2010
← How to not upgrade an Ubuntu serverWhat happened to the story line →
  Backups Better safe than sorry!
Sun 4th April 2010   

Do you copy?

When I ask to my family, friends and colleagues how they proceed to keep safe their important digital data, most of the time I get one of these answers:
- I've nothing worth keeping
- Well, it's on the PC/Mac so it's safe no?
- I have copies of all my files in another folder on my hardrive !
- I'm doing backups regularly on cd/dvd/exernal hardrive
admittedly some people are answering differently because they have already been burnt by the issue of unsafe backups and have solved the issue by implementing a real strategy.

So let me tell you why should you be worried about the notion of backups.
From floppies to hard-drives, from tapes to DVD\'s...
From floppies to hard-drives, from tapes to DVD\'s...

Why are people not good at doing backup?

Most people have a very casual approach about backups, learned from using legacy material like real printed out photos, negatives, notebook, diaries, letters and post cards, insurance and tax papers, bank account reports, book club subscriptions, receipts for things you bought, etc... these things take a lot of room, they are spread over between your office, drawers in the living room, in the attic, in the basement, on the photo frames, at your parent's house, etc...

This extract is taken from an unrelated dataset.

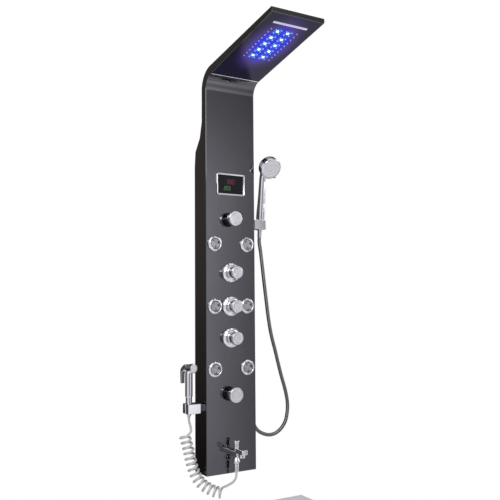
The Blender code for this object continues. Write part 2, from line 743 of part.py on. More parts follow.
def build_riser(manifold_middle, chamber_near, chamber_level):
    """The pipe that takes water up the neck into the head, through a small turbine that powers the lamps."""
    start = height(KNOBS[0][1]) + MANIFOLD_WIDTH / 2 + GAP
    wide = TURBINE_RADIUS
    tall = TURBINE_LENGTH
    turbine = turned("turbine", [(0, 0), (wide, 0), (wide, tall), (0, tall)], 16)
    add("hydro_turbine", turbine, "black_plastic", shift(0, manifold_middle, start))
    middle = (FRONT + NECK_BACK) / 2
    foot = start + TURBINE_LENGTH + GAP
    bend = (FRONT - BEND_RADIUS, height(BEND_HEIGHT))
    radius = BEND_RADIUS + NECK_THICKNESS / 2
    route = [(0, manifold_middle, foot), (0, manifold_middle, foot + 0.04)]
    route += [(0, middle, height(SHOULDER_HEIGHT + 0.06)), (0, middle, height(BEND_HEIGHT))]
    for swing in np.linspace(0, math.pi / 2 - HEAD_RISE, 5)[1:]:
        route.append((0, bend[0] + radius * math.cos(swing), bend[1] + radius * math.sin(swing)))
    for reach in (chamber_near + 0.06, chamber_near + GAP):
        route.append(tuple((head_place() @ shift(0, reach, chamber_level)).translation))
    pipe("riser_pipe", smooth_route(route, 0.028), RISER_RADIUS, "galvanised")


def build_display():
    middle = (0, height(DISPLAY_HEIGHT))
    outer = rounded_rectangle(DISPLAY_WIDTH, DISPLAY_TALL, BEZEL_CORNER, middle)
    wide = DISPLAY_WIDTH - 2 * BEZEL_WIDTH
    tall = DISPLAY_TALL - 2 * BEZEL_WIDTH
    inner = rounded_rectangle(wide, tall, BEZEL_CORNER / 2, middle)
    glass = rounded_rectangle(wide - 2 * GAP, tall - 2 * GAP, BEZEL_CORNER / 2, middle)
    face = FRONT - GAP
    bezel = add("display_bezel", prism("display_bezel", outer, face - BEZEL_THICKNESS, face, "Y"), "chrome")
    combine(bezel, prism("bezel_hole", inner, face - 0.02, face + 0.02, "Y"), "DIFFERENCE")
    lens = prism("display_lens", glass, face - LENS_THICKNESS, face, "Y")
    add("display_lens", lens, "dark_glass")
    module = rounded_rectangle(wide - 4 * GAP, tall - 4 * GAP, BEZEL_CORNER / 2, middle)
    add("display_module", prism("display_module", module, FRONT, FRONT + MODULE_DEPTH, "Y"), "black_plastic")


def knob_profile(cap_radius, cap_start, cap_end, stem_radius, foot):
    """Turned knob with a stem behind its cap and a blind hole that the spindle fits."""
    hole = SPINDLE_RADIUS + GAP
    edge = KNOB_EDGE
    deep = foot + SPINDLE_GRIP + GAP
    return [(0, cap_end), (cap_radius - edge, cap_end), (cap_radius - 0.3 * edge, cap_end - 0.3 * edge),
            (cap_radius, cap_end - edge), (cap_radius, cap_start), (stem_radius, cap_start),
            (stem_radius, foot), (hole, foot), (hole, deep), (0, deep)]


def build_knobs():
    """Five knobs, each on its own spindle that turns in the manifold; the large ones stand on a flange."""
    foot = 2 * GAP
    profile = knob_profile(SMALL_CAP_RADIUS, SMALL_CAP_START, SMALL_CAP_END, SMALL_STEM_RADIUS, foot)
    small = turned("small_knob", profile)
    profile = knob_profile(LARGE_CAP_RADIUS, LARGE_CAP_START, LARGE_CAP_END, LARGE_STEM_RADIUS, foot)
    large = turned("large_knob", profile)
    bottom = -MANIFOLD_FRONT - SPINDLE_SEAT
    spindle = turned("spindle", [(0, bottom), (SPINDLE_RADIUS, bottom), (SPINDLE_RADIUS, foot + SPINDLE_GRIP),
                                 (0, foot + SPINDLE_GRIP)], 12)
    rim = FLANGE_RADIUS
    flange = turned("flange", [
        (FLANGE_BORE, GAP), (rim, GAP), (rim, FLANGE_THICKNESS * 0.3),
        (rim - 0.004, FLANGE_THICKNESS * 0.8), (rim - 0.009, FLANGE_THICKNESS),
        (FLANGE_BORE, FLANGE_THICKNESS)])
    for name, place, is_large in KNOBS:
        seat = facing_out(0, height(place))
        add(f"{name}_knob", large if is_large else small, "chrome", seat)
        add(f"{name}_spindle", spindle, "brass", seat)
        if is_large:
            add(f"{name}_flange", flange, "chrome", seat)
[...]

These things can of course be lost, destroyed, stolen. But in the real world what happens is that you will lose few photos, some papers will get lost, possibly a fire in your home will destroy some of it1, but it's not generally going to be a full scale destruction, and it's rarely going to be stolen2.

So by their simple nature as individual items that tend to get spread over, your old-style data is self preserving. That's mostly why people still have the diaries of their grand father, love letters of the grand grand mother, that people can write biographies, or that we can publish post-mortem books - lost manuscripts found -.

That's where the main difference between digital data and legacy material is. The digital data does not take any physical room, and the storage capacities of our equipment tend to grow faster than our ability to generate these data, so it seems logical that it all ends-up in one single location: Your main computer3. If something bad happens to this machine, you may risk losing it all at once, except of course if you have backup copies of all these data.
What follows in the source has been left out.